Recorded data -

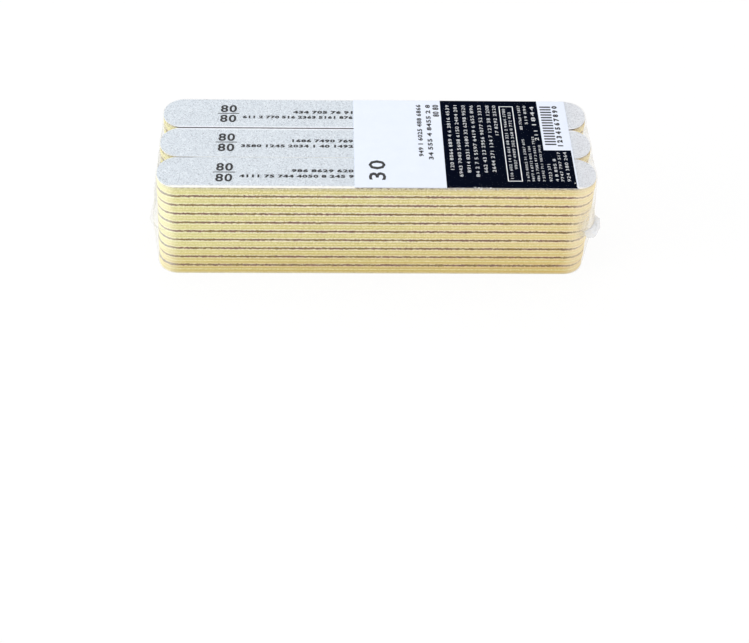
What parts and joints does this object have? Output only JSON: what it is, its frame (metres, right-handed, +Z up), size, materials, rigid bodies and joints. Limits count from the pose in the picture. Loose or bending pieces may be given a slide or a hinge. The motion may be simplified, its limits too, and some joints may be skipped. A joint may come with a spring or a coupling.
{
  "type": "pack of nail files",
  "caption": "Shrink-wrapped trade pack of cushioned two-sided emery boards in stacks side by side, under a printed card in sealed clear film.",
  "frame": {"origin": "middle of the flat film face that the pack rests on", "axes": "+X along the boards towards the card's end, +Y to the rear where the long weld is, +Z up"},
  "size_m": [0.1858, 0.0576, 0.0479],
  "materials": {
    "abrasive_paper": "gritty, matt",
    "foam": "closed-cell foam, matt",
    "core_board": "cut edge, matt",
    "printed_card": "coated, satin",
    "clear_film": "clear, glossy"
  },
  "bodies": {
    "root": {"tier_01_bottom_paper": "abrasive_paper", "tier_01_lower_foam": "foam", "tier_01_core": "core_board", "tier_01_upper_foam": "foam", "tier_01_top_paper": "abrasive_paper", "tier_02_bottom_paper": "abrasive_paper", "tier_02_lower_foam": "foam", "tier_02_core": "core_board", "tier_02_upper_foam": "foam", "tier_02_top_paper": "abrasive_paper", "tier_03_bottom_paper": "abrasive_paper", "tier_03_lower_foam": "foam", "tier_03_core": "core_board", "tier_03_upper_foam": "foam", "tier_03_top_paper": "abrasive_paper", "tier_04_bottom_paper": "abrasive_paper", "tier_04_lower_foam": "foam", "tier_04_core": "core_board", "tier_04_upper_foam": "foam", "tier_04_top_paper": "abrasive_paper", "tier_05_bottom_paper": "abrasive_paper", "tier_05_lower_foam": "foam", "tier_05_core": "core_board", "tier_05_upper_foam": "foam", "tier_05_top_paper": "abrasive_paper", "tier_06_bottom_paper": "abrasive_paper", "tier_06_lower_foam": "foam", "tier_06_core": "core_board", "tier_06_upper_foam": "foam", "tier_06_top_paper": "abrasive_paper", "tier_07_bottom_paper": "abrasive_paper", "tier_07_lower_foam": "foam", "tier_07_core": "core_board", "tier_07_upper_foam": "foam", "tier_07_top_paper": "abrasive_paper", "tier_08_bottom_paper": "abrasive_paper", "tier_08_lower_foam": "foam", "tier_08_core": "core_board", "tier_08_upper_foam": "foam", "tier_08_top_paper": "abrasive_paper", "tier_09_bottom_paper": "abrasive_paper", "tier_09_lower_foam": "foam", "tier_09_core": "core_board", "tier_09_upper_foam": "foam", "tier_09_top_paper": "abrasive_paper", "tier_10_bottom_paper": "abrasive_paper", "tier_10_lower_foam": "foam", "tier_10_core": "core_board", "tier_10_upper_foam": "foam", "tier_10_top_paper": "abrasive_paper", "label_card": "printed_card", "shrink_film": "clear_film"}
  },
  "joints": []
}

--

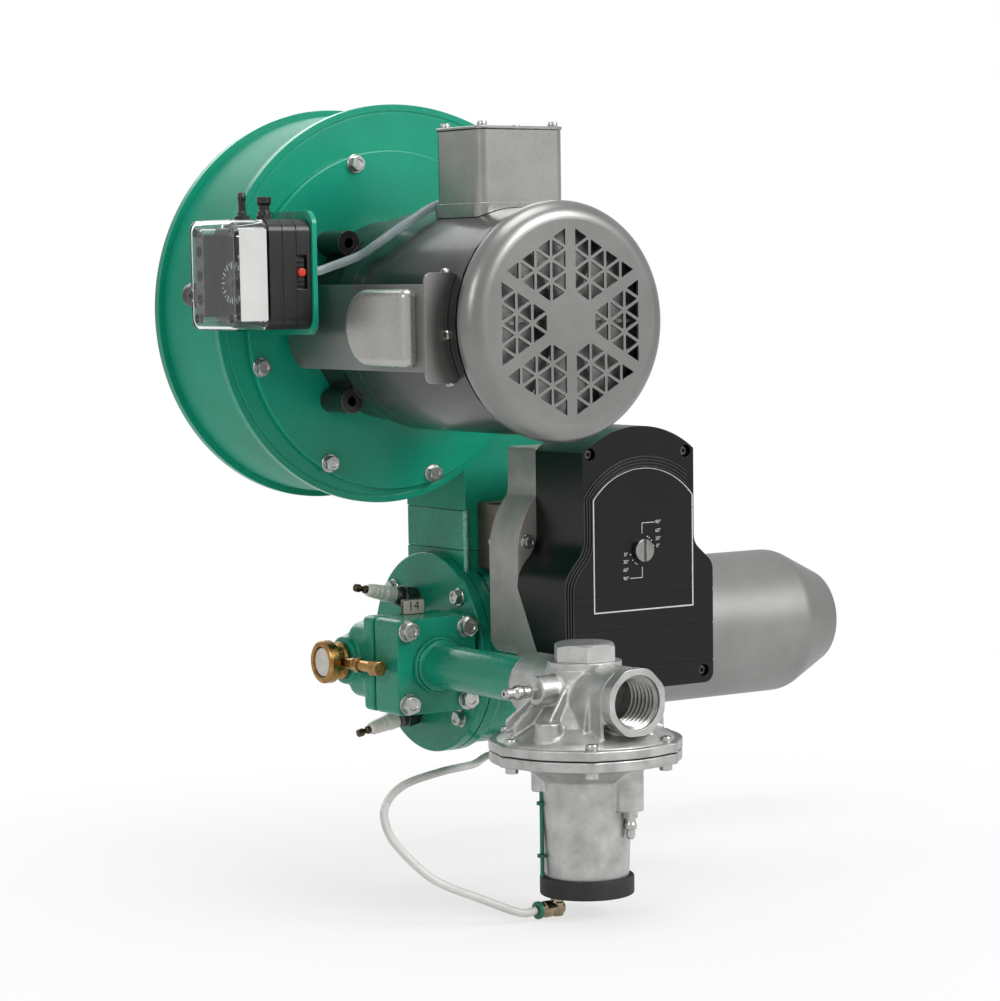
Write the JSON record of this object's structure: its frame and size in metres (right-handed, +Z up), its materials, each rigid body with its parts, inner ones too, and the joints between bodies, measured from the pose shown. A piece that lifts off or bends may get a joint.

==

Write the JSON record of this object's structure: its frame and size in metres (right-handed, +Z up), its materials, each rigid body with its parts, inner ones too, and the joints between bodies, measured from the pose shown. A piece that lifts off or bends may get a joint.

Exercise objective -
Look through the material above and pick out each line holding the word "frame".

Solution -
What parts and joints does this object have? Output only JSON: what it is, its frame (metres, right-handed, +Z up), size, materials, rigid bodies and joints. Limits count from the pose in the picture. Loose or bending pieces may be given a slide or a hinge. The motion may be simplified, its limits too, and some joints may be skipped. A joint may come with a spring or a coupling.
  "frame": {"origin": "middle of the flat film face that the pack rests on", "axes": "+X along the boards towards the card's end, +Y to the rear where the long weld is, +Z up"},
Write the JSON record of this object's structure: its frame and size in metres (right-handed, +Z up), its materials, each rigid body with its parts, inner ones too, and the joints between bodies, measured from the pose shown. A piece that lifts off or bends may get a joint.
Write the JSON record of this object's structure: its frame and size in metres (right-handed, +Z up), its materials, each rigid body with its parts, inner ones too, and the joints between bodies, measured from the pose shown. A piece that lifts off or bends may get a joint.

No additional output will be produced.